KG-D6, previously considered to be the most promising area in the basin, has shown flagging output results in the last two years. Reliance Industries holds geological uncertainties as well as high water and sand ingress in wells for the fall in production. These conditions have forced the company to shut down seven of the field’s wells. Since then total gas output has slumped to about 22 million cubic meters per day, about half the amount achieved shortly after production started in 2009. Estimates of the total reserves in the block have also been downgraded to 1.4 trillion cubic feet, which is a fifth of estimates in 2011.

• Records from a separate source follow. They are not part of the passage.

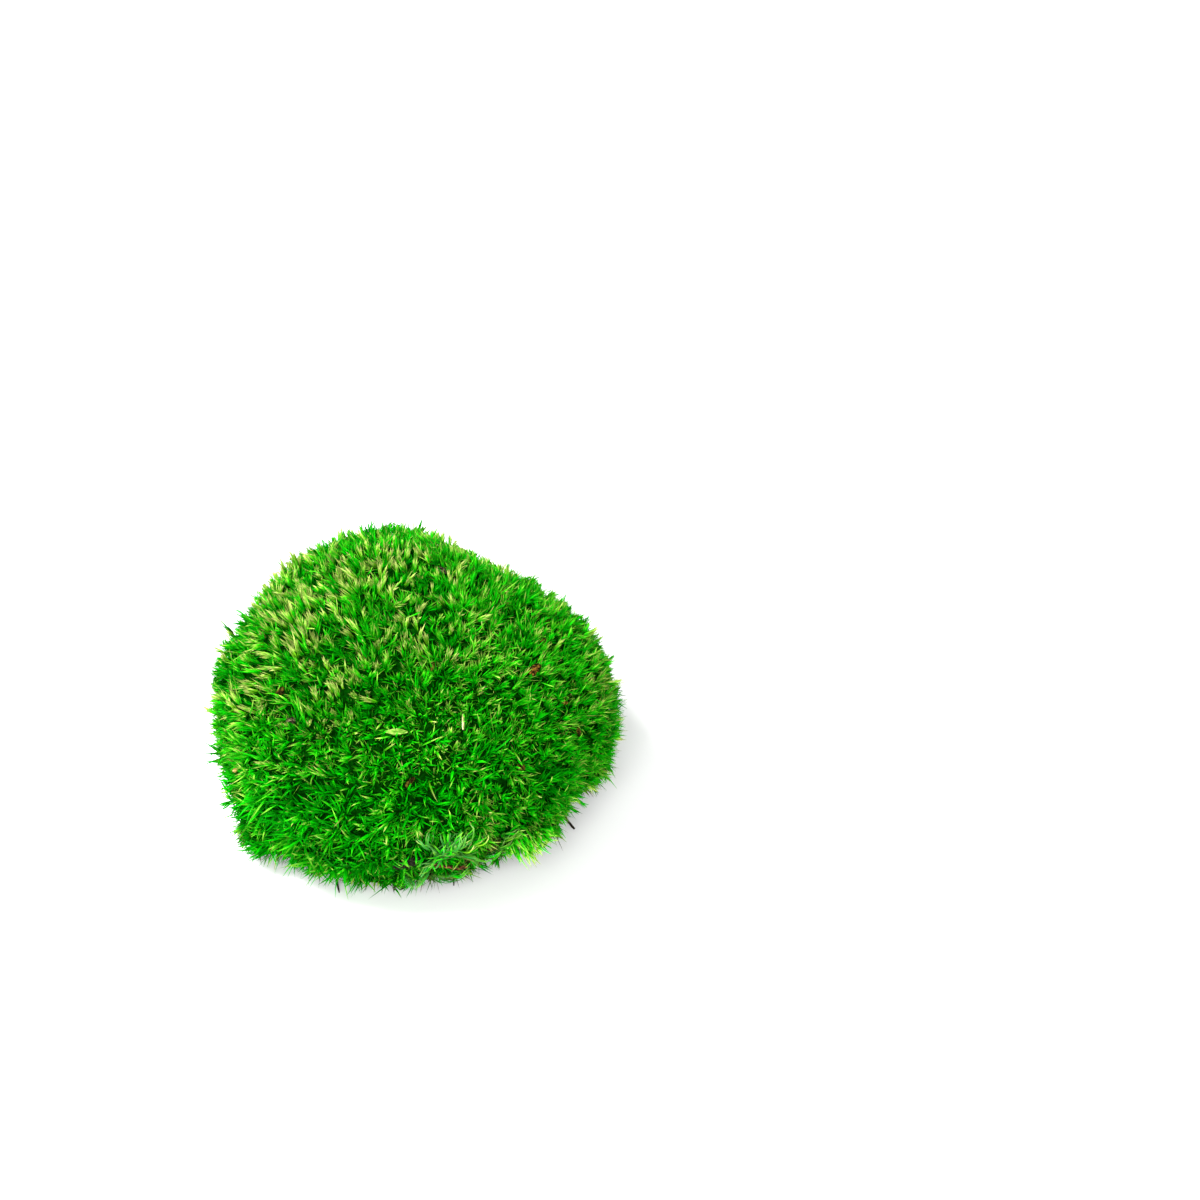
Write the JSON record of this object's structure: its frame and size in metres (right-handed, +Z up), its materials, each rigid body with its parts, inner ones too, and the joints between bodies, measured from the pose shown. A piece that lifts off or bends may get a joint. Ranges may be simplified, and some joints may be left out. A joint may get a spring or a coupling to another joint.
{
  "type": "moss clump",
  "caption": "Domed clump of green cushion moss on a flat-cut cake of humus, with bits of bark, straw and rootlets caught in it; it stands by itself as ground cover.",
  "frame": {"origin": "on the ground, under the middle of the clump's bounding box", "axes": "+Z is up; a viewer of the front looks along +Y, with +X to the right"},
  "size_m": [0.1476, 0.147, 0.0804],
  "materials": {
    "moss": "soft matt tufts of fine leaves",
    "humus": "crumbly dark humus and dead stems",
    "red_bark": "dry red-brown bark",
    "brown_bark": "dry brown bark",
    "dark_bark": "weathered dark bark",
    "bud_scale": "papery tan bud scale",
    "straw": "dry pale grass blade",
    "husk": "dry pale green bract",
    "root": "thin dark bark"
  },
  "bodies": {
    "root": {"moss_cushion": "moss", "humus_cake": "humus", "soil_clod": "humus", "bark_flake_right": "red_bark", "bark_flake_left": "brown_bark", "bark_flake_crown": "dark_bark", "bark_flake_middle": "dark_bark", "bark_flake_edge": "brown_bark", "bark_flake_low_left": "brown_bark", "bark_flake_low_right": "red_bark", "bark_flake_high_right": "red_bark", "bark_flake_far_right": "red_bark", "bud_scale_tan": "bud_scale", "bud_scale_curled": "dark_bark", "bark_strip": "red_bark", "straw": "straw", "husk": "husk", "twig": "root", "rootlet_front": "root", "rootlet_left": "root", "rootlet_right": "root"}
  },
  "joints": []
}
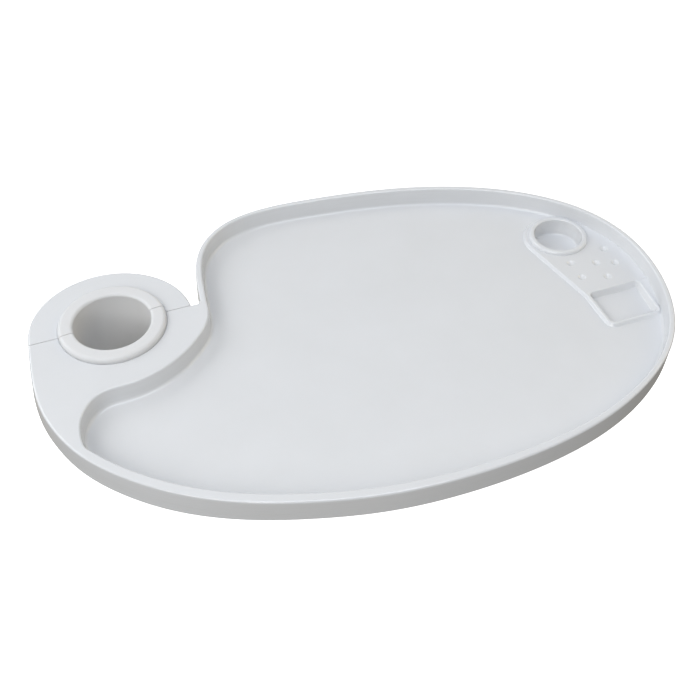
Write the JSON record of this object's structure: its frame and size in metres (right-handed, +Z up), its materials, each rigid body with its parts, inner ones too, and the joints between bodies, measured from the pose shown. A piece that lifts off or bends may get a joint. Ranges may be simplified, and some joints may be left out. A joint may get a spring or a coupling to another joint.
{
  "type": "post-mounted instrument tray",
  "caption": "Oval plastic instrument tray with a dish, a round well and a small recess, on a split collar that clamps and turns round a post.",
  "frame": {"origin": "on the axis of the post bore, level with the top face of the deck", "axes": "+Z up along the post, +X along the collar's parting line to the tray's far end, +Y to the rear where the clamp cap is"},
  "size_m": [0.4272, 0.2809, 0.0536],
  "materials": {
    "moulded_plastic": "cool off-white moulded plastic, satin gloss",
    "bushing_plastic": "off-white moulded bearing plastic, satin gloss",
    "zinc_steel": "zinc-plated steel",
    "insert_brass": "plain brass"
  },
  "bodies": {
    "post_bushing": {"bushing_front": "bushing_plastic", "bushing_rear": "bushing_plastic"},
    "tray": {"tray_body": "moulded_plastic", "clamp_cap": "moulded_plastic", "clamp_screw_left": "zinc_steel", "clamp_screw_right": "zinc_steel", "washer_left": "zinc_steel", "washer_right": "zinc_steel", "insert_left": "insert_brass", "insert_right": "insert_brass"}
  },
  "joints": [
    {"name": "tray_swivel", "type": "hinge", "parent": "post_bushing", "child": "tray", "pos_m": [0, 0, 0], "axis": [0, 0, 1], "continuous": true}
  ]
}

**Relinquished Areas Part of a £4.4b Project**
The news about the rejected development of the nine license areas comes only a year and a half after BP invested $7.2 billion (£4.4 billion) into the project. In February 2011, the British energy company bought a 30 per cent stake in Reliance’s deepwater oilfields in the Bay of Bengal. The deal marked one of the largest foreign investments in India’s history and was in line with Britain’s Prime Minster David Cameron’s plans to build closer trade ties between London and Delhi.

According to some analysts, the fact that so many licence areas have been relinquished signals poor planning and deal making from BP’s side. Oil and gas analyst at Kotak Institutional Equities in Mumbai Tarun Lakhotia told The Times: “It’s been a disappointment. The fact that these blocks have been relinquished does imply that BP overpaid for the joint venture.”